Florida Panthers: GM Dale Tallon has loaded up with picks for this year’s draft, plus has a little over $18 million invested in 11 players for next season. With the salary cap “floor” expected to be around $48 million, Tallon will have to spend over $30 million to get comfortably above it for next season.
He’s expected to be very busy in this summer’s free-agent market, but don’t rule out the possibility of his packaging a couple of his high draft picks for an established young star. Like the Islanders, Tallon could target teams seeking to dump salary.
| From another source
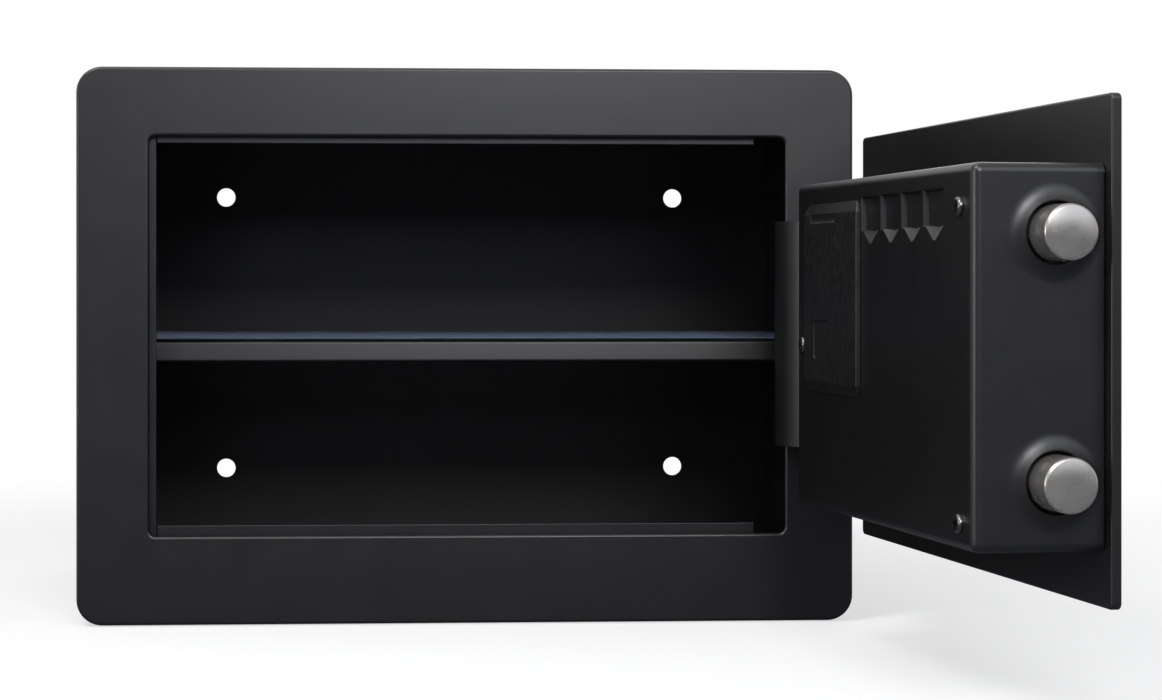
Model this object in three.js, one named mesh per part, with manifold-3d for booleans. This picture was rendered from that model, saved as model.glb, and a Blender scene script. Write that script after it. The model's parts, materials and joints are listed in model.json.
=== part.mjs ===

Carolina Hurricanes: With defenseman Joni Pitkanen and winger Jussi Jokinen headed to free agency, and contract talks going slowly with forwards Erik Cole and Chad LaRose, it’s possible the Hurricanes could look toward the trade market to replace one or more of these players
The primary need to be addressed is their blueline, which was struggling even with Pitkanen in the lineup last season.
Buffalo Sabres: The days of Sabres management operating under tightwad ownership are over, as new owner Terry Pegula has given GM Darcy Regier the green light to spend whatever is necessary to improve the team.
Regier is expected to invest mainly in the upcoming free-agent market, but he could also go the trade route for the right deal, perhaps to either add an experienced scoring center or another veteran blueliner.
Minnesota Wild: GM Chuck Fletcher recently claimed he’s willing to listen to offers for everyone but team captain Mikko Koivu. That doesn’t necessarily mean he’s looking to blow up his roster, but it could make the Wild a prime target for clubs looking to make trades.
The Wild desperately need to add more scoring depth and it’s rumored defensemen Brent Burns and Cam Barker could be had for the right price. Fletcher would probably prefer to retain Burns, but he’ll be an unrestricted free agent next summer, and if he doesn’t see a future in Minnesota, that could force Fletcher to try to move him now.